6. Tememos as conseqüências de um Estado totalmente laico. Nosso pavor diante de um Estado radicalmente laico prova que não amadurecemos ainda. Afinal, onde se radica nosso desejo por parlamentares evangélicos? Onde se radica nosso desejo por leis estatais que reflitam nossa visão de mundo? Onde se radica nossa rejeição aos projetos de Lei e às políticas públicas de inclusividade de certas minorias? Em nosso apreço pela família? Em nosso zelo pela herança doutrinária cristã? Talvez seja, em parte. Mas eu acrescentaria mais uma razão.
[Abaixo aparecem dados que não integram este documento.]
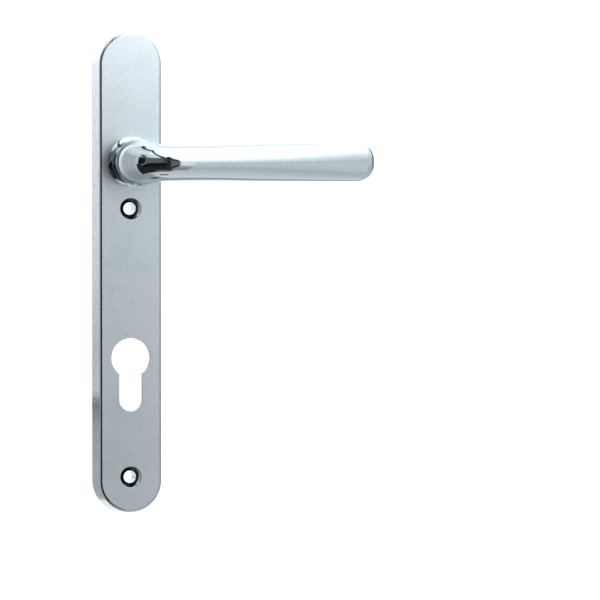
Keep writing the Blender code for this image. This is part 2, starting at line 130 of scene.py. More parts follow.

A campanha anti-PT entre os evangélicos, sua defesa por leis que reflitam seus valores religiosos, e sua recusa a um Estado totalmente laico, refletem também seu desejo por seguridade. Não queremos enfrentar, como os primeiros cristãos, as conseqüências de um Estado que nos desafie com sua visão secularizada do ser humano. Queremos seguridade e conforto. Nossa honra seria muito melhor afirmada no enfrentamento corajoso das conseqüências de um Estado totalmente laico, do que com a influência da religião sobre nossas Leis. Conforto e seguridade são itens da teo-ideo-logia evangélica média que quase ninguém está disposto a negociar.
7. Confundimos crítica com desunião, sectarismo e desamor. Não amadurecemos ainda porque não sabemos lidar bem com a crítica, confundindo-a com desunião, sectarismo e desamor. Na contramão dessa postura, Paul Tillich dizia em sua Teologia Sistemática que “a crítica é também uma forma de comunhão”. Um dos conceitos mais caros da obra tillicheana é o conceito de “princípio protestante”. No que isso consiste? Consiste no fato de que deveríamos, como grupo religioso, estar sempre abertos à crítica e sempre prontos para a autocrítica. Conforme Tillich, mais do que qualquer confissão doutrinária, é essa honestidade crítica aquilo que mais deveria caracterizar as igrejas protestantes. Mas, na prática, os debates envolvendo o futuro político do Brasil revelam o quanto a crítica é um demônio contra o qual não sabemos lidar. Entre as táticas mais imundas encontradas nessas discussões está a rotulação do outro como “fundamentalista”, “reacionário”, “...ólogos espirituais”, “marxistas”, “liberais” etc. Quase sempre a rotulação é produto de quem se considera acima da crítica. Quase sempre ela é a forma covarde de se furtar a um exame sério das idéias em jogo.

Um comentário:

Marcos Monteiro disse...

Paulo, as suas análises lúcidas fazem parte do meu desafio de viver melhor e mais seriamente. Um grande abraço.